Tea party leaders staged a protest Wednesday at Republican U.S. Rep. Rob Woodall’s Lawrenceville office urging him to vote no because “it gives the money the president needs to get his amnesty program going,” according to an email from Gwinnett County tea party leader David Hancock.

But Woodall pointed to House Republican appropriators' finding that they were powerless in this case because Obama is running the immigration program through U.S. Citizenship and Immigration Services — which is funded by the fees it collects, not appropriations.

“There is a misconception that if the government shuts down, it takes away his right to do that; it doesn’t,” Woodall said of the president’s executive action on immigration. “We have to affirmatively pass a bill that the president signs in order to change the way that he uses those fees.

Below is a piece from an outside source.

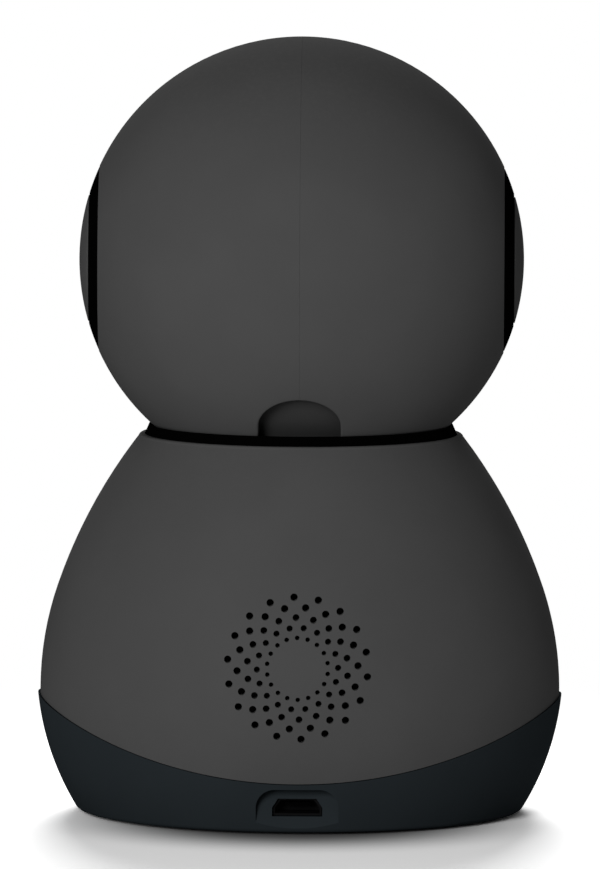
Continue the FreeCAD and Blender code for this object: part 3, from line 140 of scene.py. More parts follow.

“And what we have done in this (spending bill) is narrow the pool of all of the things that you discuss in funding the entire government to just this one section. It’s the best ground on which we can fight.”

U.S. Rep. Tom Price, a Roswell Republican who helped come up with the idea of funding most of the government through the fiscal year but part of it short-term, said House Speaker John Boehner promised House Republicans “everything’s on the table, and he’s intent on making sure the president is held to account. And that includes the potential for going to the courts. What we need is a more willing partner on the other side of the Capitol, and that more willing partner arrives on Jan. 6.”

While the bill included some victories for Democrats, such as a 1 percent pay increase for federal employees and more money for Pell Grants, there were other provisions that sparked ire. House Minority Leader Nancy Pelosi, D-Calif., and other key Democrats opposed changes to a 2010 finance law loosening restrictions on derivatives trading — a change big banks had lobbied hard to see passed.

U.S. Rep. David Scott, an Atlanta Democrat, said he was unsure how he was going to vote because he needed to review the derivatives language.

His fellow Atlanta Democrat, U.S. Rep. John Lewis, was a firm no: “It’s not a good bill.”

Democrats also objected to curbs on the Environmental Protection Agency and campaign finance changes allowing donors to give up to $324,000 per year — 10 times more than current law — to political parties.

Left-leaning groups such as People for the American Way and the AFL-CIO labor union coalition, along with conservative pressure groups such as Heritage Action for America and the Club For Growth, all urged “no” votes.

U.S. Rep. Paul Broun, an Athens Republican, opposed the bill well before the groups weighed in, as he remains a burr in Republican leaders’ saddle in his final days in Congress.

“I can’t vote for the” spending bill, Broun said. “It’s a tremendous compilation of bigger government, more intrusion in people’s lives, creating more debt, depriving people of their freedom and liberty.”

U.S. Rep. Lynn Westmoreland, a Coweta County Republican, said he was in favor, and U.S. Rep. Jack Kingston, a Savannah Republican, said he is leaning toward yes.

Members such as U.S. Rep. Doug Collins, a Gainesville Republican, face difficult choices. Collins, finishing his freshman term, is a conservative who sometimes breaks to the right against party leaders but bucked the pressure groups to vote for an omnibus spending bill in January.

Collins said Tuesday that he was still working through the decision. Among the pros: restrictions on what the EPA can declare as federally regulated waterways.

But there were cons as well.

“It’s certainly not everything I would like to see,” Collins said. “But at this point of time, we have to face some of the realities of the numbers in the Senate and the House. And that will be what we look at over the next 24 hours.”